のちに『スーパーマン』(78)を手掛けるリチャード・ドナー監督がメガホンをとり、『ローマの休日』(52)の名優グレゴリー・ペックが主演を務めた『オーメン』では、妻が死産した外交官の男が神父から孤児を託され、“ダミアン”と名付けるところから物語が始まる。今作ではその孤児がどのようにして、6月6日午前6時に生まれることになったのか。複数のシリーズ作とリメイク、ドラマシリーズまで作られた「オーメン」の原点へと立ち返ることとなる。

「プロデューサーの一人が友人で、彼女に脚本を見せてもらったことから始まりました」と、スティーブンソン監督はこのプロジェクトに関わった経緯を話し始める。「大好きな映画の前日譚を作ろうとしている人たちは、いったいどんなことを考えているのだろうか。そう期待しながら読んでみると、物語が若い女性の視点から描かれていました。この映画に関わっている人たちは皆、なにか新しいことをやろうとしている。そうわかった瞬間、すぐに引き込まれていきました」。

ちょうどその頃スティーブンソン監督は、本作の製作総指揮を務める脚本家のティム・スミスと、“強制生殖”をテーマにした映画の話をしていたのだという。それがきっかけとなり適任と判断されたのであろう。プロデューサーチームやスタジオから、本作の監督へと指名されることになる。「以前から“ボディ・ホラー”、すなわち肉体の破壊や変容によって生みだされる恐怖を映画で描くことに興味がありました。その視点を私が持ち合わせていることに、彼らは興味をそそられたのでしょう」。

■「第1作がいまなお古びないのは、権威に対するあからさまな不信感があるから」

『オーメン:ザ・ファースト』の主人公は、修道女になるためローマの教会へとやってきたアメリカ人修練生のマーガレット(ネル・タイガー・フリー)。同じように奉仕に勤しむカルリータ(ニコール・ソラス)と出会い、彼女と過去の自分を重ね合わせるマーガレットだったが、周囲で不審な連続死が発生。そんななか、教会から破門されたブレナン神父(ラルフ・アイネソン)から“悪の化身”を誕生させようとする教会の企みを知らされたマーガレットは、その母として利用されようとしているカルリータを救いだそうとする。
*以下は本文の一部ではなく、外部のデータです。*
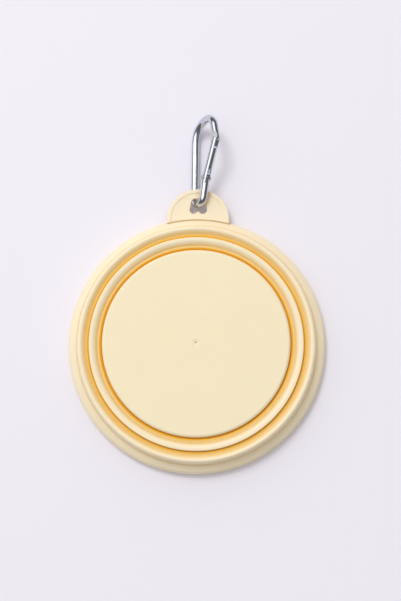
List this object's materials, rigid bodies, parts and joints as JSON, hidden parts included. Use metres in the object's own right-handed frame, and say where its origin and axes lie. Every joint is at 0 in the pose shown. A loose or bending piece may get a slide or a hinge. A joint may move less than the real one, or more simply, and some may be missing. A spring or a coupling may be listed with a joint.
{
  "type": "collapsible pet bowl",
  "caption": "Folding bellows bowl for pets, pressed flat and lying on its mouth, with a hard rim and base and a snap hook hung in the rim's tab.",
  "frame": {"origin": "centre of the mouth, on the plane that the folded bowl lies on", "axes": "+Z along the bowl's axis out through the base plate, +Y through the tab, +X to the side that the hook's gate leans to"},
  "size_m": [0.13, 0.1834, 0.0198],
  "materials": {
    "rim_polypropylene": "smooth moulded",
    "wall_elastomer": "matte moulded",
    "fold_elastomer": "matte moulded",
    "plate_polypropylene": "fine moulded grain",
    "hook_nickel": "polished nickel plate",
    "pin_steel": "drawn steel",
    "spring_steel": "drawn steel wire"
  },
  "bodies": {
    "rim": {"rim": "rim_polypropylene", "wall_collar": "wall_elastomer", "outer_fold": "fold_elastomer"},
    "middle": {"middle_ring": "wall_elastomer", "inner_fold": "fold_elastomer"},
    "base": {"base_skirt": "wall_elastomer", "base_plate": "plate_polypropylene"},
    "hook": {"carabiner_frame": "hook_nickel"},
    "gate": {"gate": "hook_nickel", "hinge_rivet": "pin_steel", "catch_pin": "pin_steel", "gate_spring": "spring_steel"}
  },
  "joints": [
    {"name": "middle_slide", "type": "slide", "parent": "rim", "child": "middle", "axis": [0, 0, 1], "range_m": [0, 0.0196], "deforming": ["outer_fold"]},
    {"name": "base_slide", "type": "slide", "parent": "middle", "child": "base", "axis": [0, 0, 1], "range_m": [0, 0.0196], "deforming": ["inner_fold"]},
    {"name": "hook_turn", "type": "hinge", "parent": "rim", "child": "hook", "pos_m": [0.0002, 0.0735, 0.0053], "axis": [0, -1, 0], "range_deg": [0, 65]},
    {"name": "gate_swing", "type": "hinge", "parent": "hook", "child": "gate", "pos_m": [0.00386, 0.08526, 0.01052], "axis": [-0.8192, 0, 0.5736], "range_deg": [0, 38], "stiffness_Nm_per_rad": 0.015, "springref_deg": -28.65}
  ]
}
「この映画は内容やストーリーの性質上、女性の身体の自立性について語っています。同時にホラー映画たらしめる部分は、ボディ・ホラーであり、身体への侵害からきているといえるでしょう。このようなイメージを通して身体を探求することは非常に興味深いことです。なぜなら『この痛みを私たちに与えているのは誰なのか?』ということを再認識させてくれるからでしょう」と、スティーブンソン監督は本作のもつ大きなテーマについて言及する。
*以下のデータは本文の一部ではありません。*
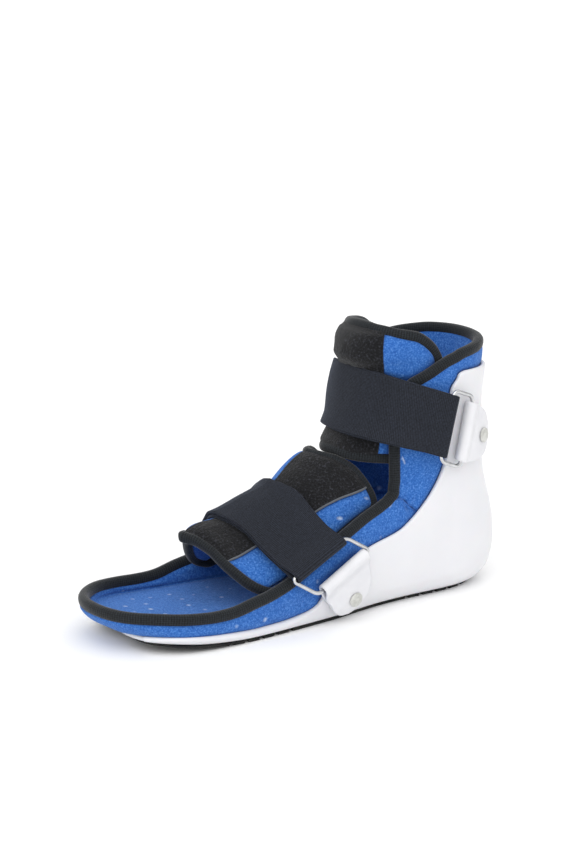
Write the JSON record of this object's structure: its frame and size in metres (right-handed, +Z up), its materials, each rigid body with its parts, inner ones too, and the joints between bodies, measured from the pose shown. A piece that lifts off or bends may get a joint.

「組織にしろ人にしろ、権力の追求というものはその周囲の人々に影響を及ぼす。その多くの場合、女性たちが矢面に立たされ重荷を背負い、その追求の影響を受けることになります。だから観客の皆さんは、心と身体と魂が不安定になっている主人公の姿を見ることになるでしょう。そしてあまり深くは言えませんが、誰かを不安定にさせればさせるほど、その人を利用しやすくなるものです」。そう語りながら、具体的にそのようなテーマが表出している部分として出産シーンを例に挙げる。
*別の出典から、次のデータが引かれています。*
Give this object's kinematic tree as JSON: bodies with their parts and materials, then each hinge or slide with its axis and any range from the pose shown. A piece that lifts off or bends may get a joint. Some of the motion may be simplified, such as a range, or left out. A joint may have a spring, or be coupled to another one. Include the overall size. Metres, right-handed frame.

「劇中には出産シーンがいくつかあります。私たちはシーンをよりしっかりとしたものにするため、女性の声や息づかいをサウンドデザインやスコアに多く取り入れています。そうすることで、女性の身体について強く意識することができる。そのような意図をもって作りあげました」。

そして最後にスティーブンソン監督は、第1作の『オーメン』を「斬新で生々しく、限界に挑戦した映画であった」と称え、その前日譚をこうして現代の観客たちに向けて作りだしたねらいに触れる。「当時作られた映画の多くに共通していて、かつ私がとても気に入っているのは、組織や権威に対するあからさまな不信感があることです。それこそが、本作がいまなお古びない理由なのです。それらのテーマは変わっていないどころか、かえって悪化しているだけなのですから」。